Last Updated on Thursday, 25 May 2017, 17:28 by Denis Chabrol

Professor at the University of California San Diego School of Global Policy, David Victor

Lower oil prices may be to the advantage of Guyana which expects to pump first oil by 2020 because  high prices for the ‘black gold’ may trigger corruption by politicians, a University of California, San Diego Professor said Wednesday.

“The higher the oil prices and the more the revenues that flow into the country, the greater the risk that politics in the whole country becomes reorganized around grabbing that money for corrupt purposes rather than using it for development,”  Professor at the UCSD’s School of Global Policy, David Victor told Demerara Waves Online News.

He said there are studies that have shown that this happens in countries during high oil prices. The price of oil is currently just over US$50 per barrel, down from more than US$100 several years ago. Some experts predict that the price may be around US$80 in 2020.

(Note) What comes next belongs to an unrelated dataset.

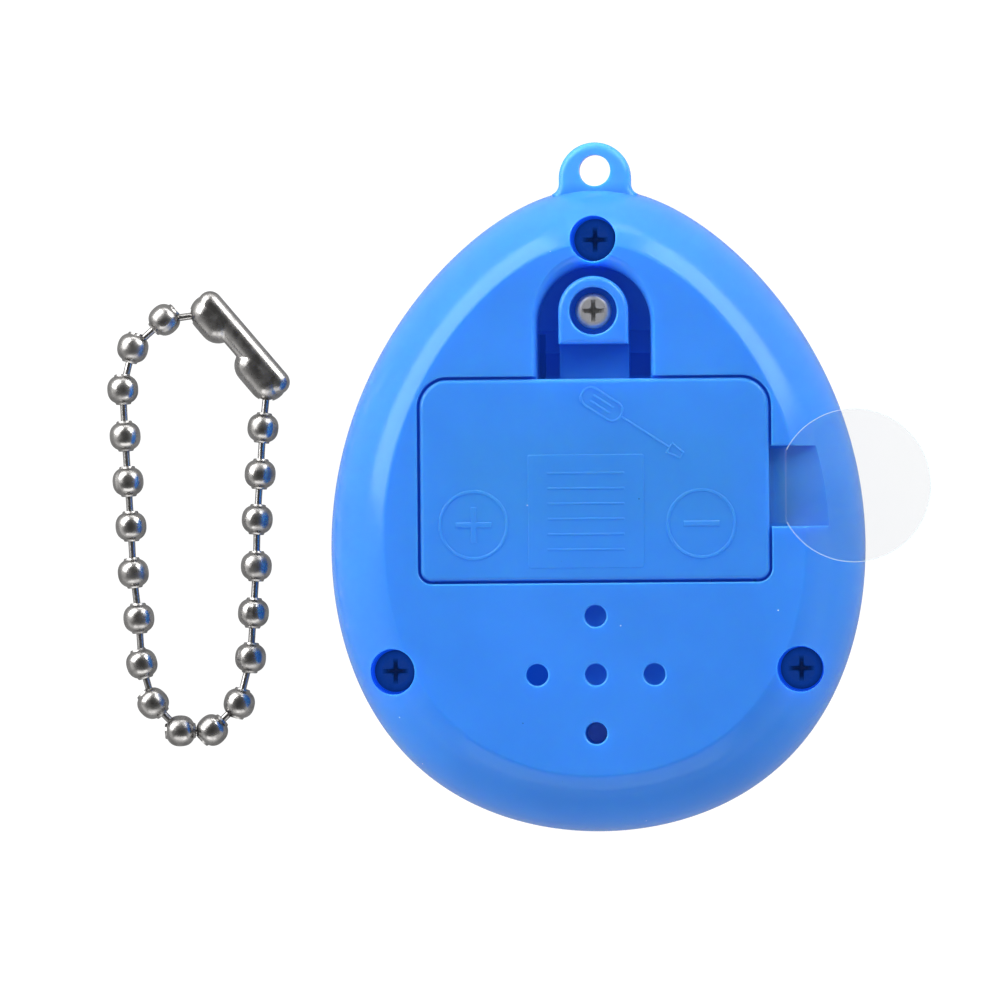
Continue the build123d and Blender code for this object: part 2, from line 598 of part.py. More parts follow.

He recommended moving the money “offshore”  into a Sovereign Wealth Fund that would spend the money on infrastructure over a long time rather than putting the money into the National Budget.

Delegates at the 16th La Jolla Energy Conference held by the Institute of the Americas at the University of California, San Diego.

Since ExxonMobil’s discovery of close to 2 billion barrels of oil offshore Guyana, the country has been laying the groundwork for the establishment of a Sovereign Wealth Fund, a petroleum commission and a national oil company.

Earlier during a session at the 26th La Jolla Energy Conference, Professor Victor said Guyana’s energy revenue management would be “helped by persistently low oil prices” backed up by discipline.

The United States (US) has been urging Guyana to spend some of its expected oil revenues on the improvement of health, education and infrastructure among other areas.

Several Guyanese media practitioners are in California attending the La Jolla Energy Conference run by the UCSD’s Institute of Americas.